The car will be based on the cost-capped and revised LMP2 category chassis, using the same base “spine”, less bodywork and engine. Current LMP2 manufacturers are limited to Oreca, Ligier, Dallara, and Riley/Multimatic, though Ginetta is pushing to be considered for the updated ruleset.
While LMP2 is limited to a common internal combustion engine powertrain, the LMDh class will feature a manufacturer-specific drivetrain. In order to provide extra power over the LMP2 cars, LMDh will share a spec rear-wheel hybrid system. The combined peak power of the hybrid system and ICE in LMDh will be 500 kW.
Where LMP2 cars are currently regulated to 930 kilograms, LMDh will have a minimum weight of 1030 kilograms (2270.76 pounds).
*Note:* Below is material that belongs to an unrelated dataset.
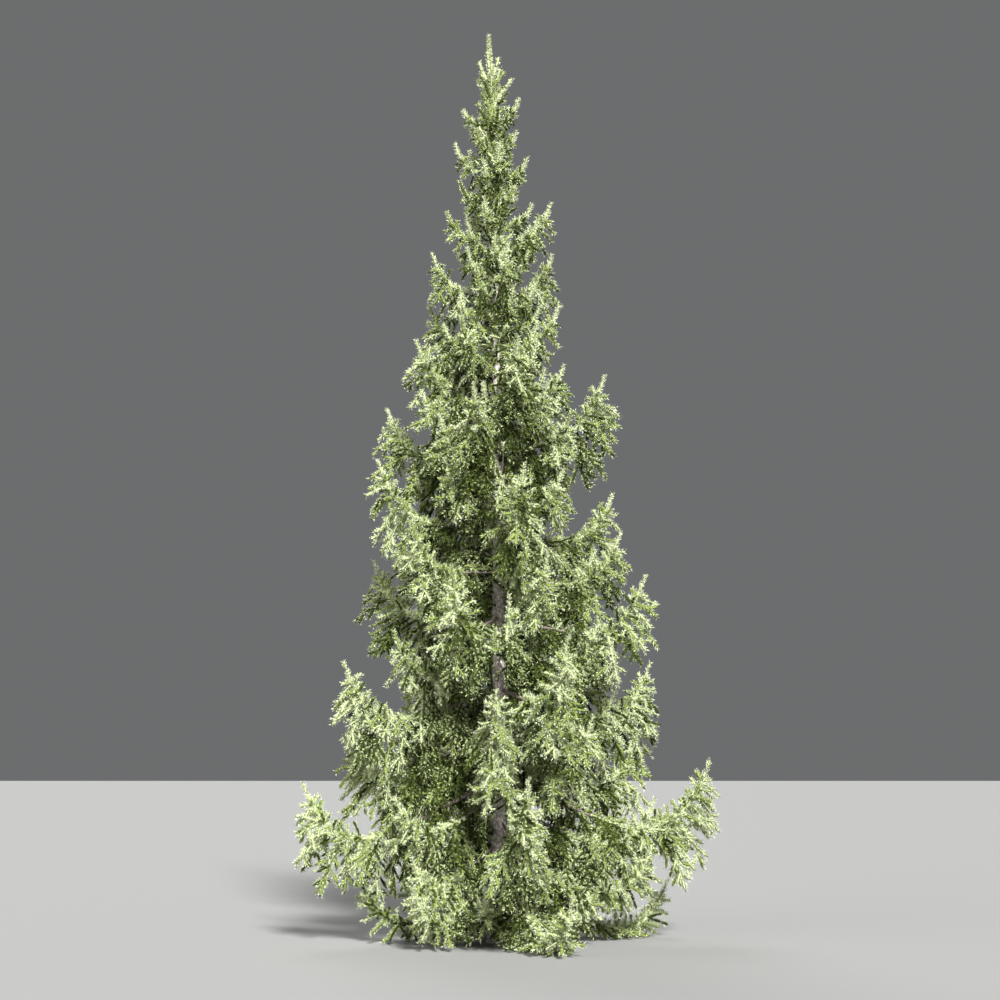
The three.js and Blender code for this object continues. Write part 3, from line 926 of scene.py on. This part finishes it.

As with current IMSA DPi class regulations, manufacturers will be allowed to build unique and stylized bodywork for their LMDh cars. Teams are not allowed to build multiple bodywork packages for low downforce or high downforce scenarios. Only one bodywork package will be homologated per manufacturer.
All LMDh prototypes will be homologated for a minimum of five years, allowing manufacturers some peace of mind that the investment being made can be amortized across multiple seasons. IMSA and the ACO can’t just change the formula for this class before that five year period is up.
Tires for cars run in either IMSA or ACO competition will be mandated to run a spec Michelin tire.
And perhaps most importantly, there will be a global balance of performance not only across the IMSA and ACO cars, but also across Hypercar classed machines. Toyota, Peugeot, and Glickenhaus have already invested heavily in the LMH class, and would not want to have LMDh given an unfair level of performance in comparison to their much more expensive machinery.
Because the FIA WEC has already voted to move away from a winter series crossing two calendar years starting in 2021, the introduction of LMDh has been pushed out to the start of the 2022 season.